2 August, 2010
Giant Rugby Ball heads to Sydney
Prime Minister and Minister of Tourism John Key says the eye catching 25-metre-long Giant Rugby Ball will be placed alongside the Overseas Passenger Terminal at Circular Quay, with views of the iconic Sydney Opera House, between 2 and 12 September.
"I am delighted the Giant Rugby Ball's final international outing will be in Australia, New Zealand's largest international tourism market and one that will be of huge importance for next year's Rugby World Cup."
The inflatable Ball is a state-of-the-art venue which takes five days to construct and can fit 220 people inside. It will cost Tourism New Zealand $1.4 million to put up in Sydney.
During the day the Ball provides a multi-media experience promoting New Zealand's tourism offerings and at night it will be used to host trade and industry events showcasing the best of New Zealand.
"With the start of Rugby World Cup 2011 only one year away, the Giant Rugby Ball will showcase New Zealand's culture, landscapes and heritage to Australians to raise awareness of what's in store for rugby fans travelling here for the tournament," says Mr Key.
The Giant Rugby Ball's presence in Sydney has been timed for the beginning of the one year to go countdown to Rugby World Cup on 9 September and the Bledisloe Cup match to be played in the city on 11 September.

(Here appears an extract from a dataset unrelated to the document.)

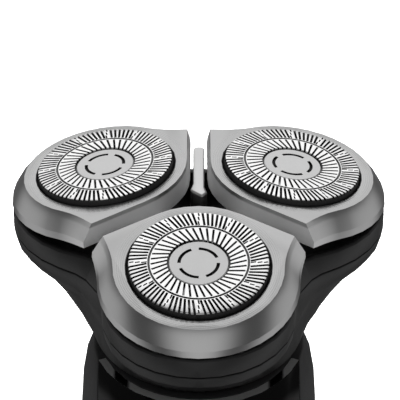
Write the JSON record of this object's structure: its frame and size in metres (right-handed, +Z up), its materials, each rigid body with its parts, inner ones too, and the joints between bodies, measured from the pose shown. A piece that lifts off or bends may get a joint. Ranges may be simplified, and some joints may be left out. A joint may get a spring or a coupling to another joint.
{
  "type": "rotary electric shaver",
  "caption": "Upright cordless rotary shaver: petal-shaped steel cutter heads on a lobed dark head that pulls off a rounded handle with a gloss front panel.",
  "frame": {"origin": "centre of the handle's flat base, where the handle's own axis meets the ground", "axes": "+Z up along the handle, -Y towards the front face with the power button, +X to the viewer's right"},
  "size_m": [0.0624, 0.0569, 0.1588],
  "materials": {
    "satin_petal_steel": "satin turned steel",
    "polished_guard_steel": "polished",
    "blade_steel": "ground",
    "dark_housing_plastic": "satin black",
    "black_gloss_plastic": "piano black gloss",
    "dark_grey_matte_plastic": "fine matte",
    "magnet": "sintered ferrite",
    "black_rubber": "matte rubber",
    "white_acetal": "natural acetal",
    "grey_chassis_plastic": "moulded",
    "chrome": "polished",
    "brass": "turned",
    "copper_winding": "enamelled copper",
    "circuit_board_green": "solder mask",
    "battery_wrap": "printed-free sleeve",
    "smoked_lens": "smoked clear"
  },
  "bodies": {
    "handle": {"handle_shell": "dark_grey_matte_plastic", "front_panel": "black_gloss_plastic", "rear_grip": "black_rubber", "button_ring": "chrome", "indicator_lens": "smoked_lens", "base_cap": "dark_grey_matte_plastic", "base_screw_left": "chrome", "base_screw_right": "chrome", "charging_socket": "chrome", "contact_tongue": "brass", "chassis": "grey_chassis_plastic", "motor_can": "chrome", "motor_end_cap": "white_acetal", "motor_magnet_left": "magnet", "motor_magnet_right": "magnet", "shaft_seal": "black_rubber", "battery_cell": "battery_wrap", "battery_terminal": "chrome", "circuit_board": "circuit_board_green", "button_switch": "dark_grey_matte_plastic", "indicator_led": "white_acetal", "neck_collar": "dark_housing_plastic"},
    "motor_rotor": {"motor_shaft": "blade_steel", "motor_rotor": "copper_winding"},
    "power_button": {"power_button": "black_gloss_plastic"},
    "head_base": {"head_base": "dark_housing_plastic", "chamber_floor": "dark_housing_plastic", "gear_tray": "grey_chassis_plastic", "pinion_bush": "brass", "gear_screw_front_right": "chrome", "gear_screw_rear": "chrome", "gear_screw_front_left": "chrome"},
    "drive_pinion": {"drive_pinion": "brass"},
    "top_frame": {"head_frame": "dark_housing_plastic", "rib_front_right": "satin_petal_steel", "rib_rear": "satin_petal_steel", "rib_front_left": "satin_petal_steel", "petal_pin_front": "chrome", "petal_pin_right": "chrome", "petal_pin_left": "chrome"},
    "driven_gear_front": {"driven_gear_front": "white_acetal"},
    "drive_coupler_front": {"drive_coupler_front": "white_acetal"},
    "petal_front": {"petal_front": "satin_petal_steel", "guard_front": "polished_guard_steel", "retainer_front": "white_acetal"},
    "cutter_front": {"cutter_front": "blade_steel"},
    "driven_gear_right": {"driven_gear_right": "white_acetal"},
    "drive_coupler_right": {"drive_coupler_right": "white_acetal"},
    "petal_right": {"petal_right": "satin_petal_steel", "guard_right": "polished_guard_steel", "retainer_right": "white_acetal"},
    "cutter_right": {"cutter_right": "blade_steel"},
    "driven_gear_left": {"driven_gear_left": "white_acetal"},
    "drive_coupler_left": {"drive_coupler_left": "white_acetal"},
    "petal_left": {"petal_left": "satin_petal_steel", "guard_left": "polished_guard_steel", "retainer_left": "white_acetal"},
    "cutter_left": {"cutter_left": "blade_steel"}
  },
  "joints": [
    {"name": "motor_spin", "type": "hinge", "parent": "handle", "child": "motor_rotor", "pos_m": [0, 0, 0.1], "axis": [0, 0, 1], "continuous": true},
    {"name": "power_button_press", "type": "slide", "parent": "handle", "child": "power_button", "axis": [0, 1, 0], "range_m": [0, 0.0006], "stiffness_N_per_m": 600, "springref_m": -0.0008},
    {"name": "head_pull_off", "type": "slide", "parent": "handle", "child": "head_base", "axis": [0, -0.5, 0.866], "range_m": [0, 0.02]},
    {"name": "frame_lift_off", "type": "slide", "parent": "head_base", "child": "top_frame", "axis": [0, -0.5, 0.866], "range_m": [0, 0.012]},
    {"name": "pinion_spin", "type": "hinge", "parent": "head_base", "child": "drive_pinion", "pos_m": [0, -0.0055, 0.13688], "axis": [0, -0.5, 0.866], "continuous": true},
    {"name": "gear_spin_front", "type": "hinge", "parent": "head_base", "child": "driven_gear_front", "pos_m": [0, -0.02055, 0.12819], "axis": [0, -0.5, 0.866], "continuous": true},
    {"name": "coupler_slide_front", "type": "slide", "parent": "driven_gear_front", "child": "drive_coupler_front", "axis": [0, 0.5, -0.866], "range_m": [0, 0.0013]},
    {"name": "petal_tilt_front", "type": "hinge", "parent": "top_frame", "child": "petal_front", "pos_m": [0, -0.03488, 0.1279], "axis": [-1, 0, 0], "range_deg": [0, 5], "stiffness_Nm_per_rad": 0.12, "springref_deg": -5.73},
    {"name": "cutter_spin_front", "type": "hinge", "parent": "petal_front", "child": "cutter_front", "pos_m": [0, -0.02815, 0.13996], "axis": [0, -0.6261, 0.7798], "continuous": true},
    {"name": "gear_spin_right", "type": "hinge", "parent": "head_base", "child": "driven_gear_right", "pos_m": [0.01505, 0.00203, 0.14122], "axis": [0, -0.5, 0.866], "continuous": true},
    {"name": "coupler_slide_right", "type": "slide", "parent": "driven_gear_right", "child": "drive_coupler_right", "axis": [0, 0.5, -0.866], "range_m": [0, 0.0013]},
    {"name": "petal_tilt_right", "type": "hinge", "parent": "top_frame", "child": "petal_right", "pos_m": [0.02592, 0.00401, 0.15034], "axis": [0.5, -0.75, -0.433], "range_deg": [0, 5], "stiffness_Nm_per_rad": 0.12, "springref_deg": -5.73},
    {"name": "cutter_spin_right", "type": "hinge", "parent": "petal_right", "child": "cutter_right", "pos_m": [0.01565, -0.00467, 0.15352], "axis": [0.1319, -0.4282, 0.894], "continuous": true},
    {"name": "gear_spin_left", "type": "hinge", "parent": "head_base", "child": "driven_gear_left", "pos_m": [-0.01505, 0.00203, 0.14122], "axis": [0, -0.5, 0.866], "continuous": true},
    {"name": "coupler_slide_left", "type": "slide", "parent": "driven_gear_left", "child": "drive_coupler_left", "axis": [0, 0.5, -0.866], "range_m": [0, 0.0013]},
    {"name": "petal_tilt_left", "type": "hinge", "parent": "top_frame", "child": "petal_left", "pos_m": [-0.02592, 0.00401, 0.15034], "axis": [0.5, 0.75, 0.433], "range_deg": [0, 5], "stiffness_Nm_per_rad": 0.12, "springref_deg": -5.73},
    {"name": "cutter_spin_left", "type": "hinge", "parent": "petal_left", "child": "cutter_left", "pos_m": [-0.01565, -0.00467, 0.15352], "axis": [-0.1319, -0.4282, 0.894], "continuous": true}
  ],
  "couplings": [
    {"joint": "pinion_spin", "follows": "motor_spin", "ratio": 1},
    {"joint": "gear_spin_front", "follows": "motor_spin", "ratio": -0.57143},
    {"joint": "cutter_spin_front", "follows": "motor_spin", "ratio": -0.57143},
    {"joint": "coupler_slide_front", "follows": "petal_tilt_front", "m_per_rad": 0.012649},
    {"joint": "gear_spin_right", "follows": "motor_spin", "ratio": -0.57143},
    {"joint": "cutter_spin_right", "follows": "motor_spin", "ratio": -0.57143},
    {"joint": "coupler_slide_right", "follows": "petal_tilt_right", "m_per_rad": 0.012649},
    {"joint": "gear_spin_left", "follows": "motor_spin", "ratio": -0.57143},
    {"joint": "cutter_spin_left", "follows": "motor_spin", "ratio": -0.57143},
    {"joint": "coupler_slide_left", "follows": "petal_tilt_left", "m_per_rad": 0.012649}
  ]
}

For more information: www.tourismnewzealand.com
To download images: http://www.tourismnewzealand.com/media/download-images-from-the-campaign
About New Zealand's Giant Rugby Ball
- The Ball itself is a temporary inflatable venue that measures 25 metres long, 17 metres wide (at its widest point) and 13 metres high. It can hold up to 220 people.
- A key feature of the Ball is a 10-minute audiovisual show that transforms the interior of the Ball into a variety of New Zealand environments from the depths of the ocean, beaches, volcanoes and bush walks, to the sidelines rugby games.
- The venue takes five days to construct.
- The air system works by two air pumps expelling 8,000 litres per second. A revolving door allows the movement of people in and out of the Ball while maintaining the interior air pressure.
- The Ball can house an estimated 600,000 conventional rugby balls.
- 1500 sq metres of PVC blockout fabric is used in the Ball.
- The Ball was created by New Zealand's Inside Out Productions, which was also responsible for the three-storey Louis Vuitton suitcase that toured the world for Louis Vuitton's 150th anniversary celebrations.
- It was designed and built by New Zealand's Fabric Structure Systems, global specialists in inflatable and temporary structures.
- In October 2008 the Ball was awarded a Gold Award in the Design Institute of New Zealand's BeST Design Awards.
Sydney event specifics:
- The Ball will be open to the public from 3 September to 12 September 2010. It will be officially opened on 2 September.
- It's presence in Sydney is timed to correspond with the Bledisloe Cup match being played in Sydney on 11 September.
- The Giant Rugby Ball will be managed by Tourism New Zealand; festival activities outside the Ball will be managed by New Zealand 2011.
- Tours will be run every half hour from 11.00am each day the Ball is open. It is free to the public.
- In the evenings, the Ball will provide a unique setting for a number of planned corporate and sector showcase events.
- Up to 18,000 people are expected to visit the interior of the Rugby Ball venue. The daily shows will promote New Zealand as a place to live, work and do business.
- An opening ceremony and blessing will take place at 7am on 2 September.
Previous appearances for the Giant Rugby Ball:
- The Eiffel Tower, Paris, France - October 2007: The Giant Rugby Ball was installed in front of the Eiffel Tower in central Paris during the 2007 Rugby World Cup. During the 15 days the Ball was open, an estimated world-wide media audience of over 137 million was exposed to coverage of the Ball; 24,000 people passed through the interior of the Ball.
- Potters Field, London, England - November 2008: 7,500 people visited the Ball when it was installed alongside London's iconic Tower Bridge in November 2008. As well as hosting the Queen, Prince Phillip, the touring All Blacks side and Mayor of London Boris Johnson, the Ball was the venue for the International Rugby Board's Rugby World Cup 2011 pool draw. Media coverage reached an estimated 200 million people around the world.
- The Tokyo Tower, Tokyo, Japan - October 2009: An average of 2,000 people per day visited the Ball during the six days that it was located in downtown Tokyo. Media coverage reached millions and visits to Tourism New Zealand's Japanese consumer website (www.newzealand.com/travel/japan) spiked at nearly 8,000 visits per day.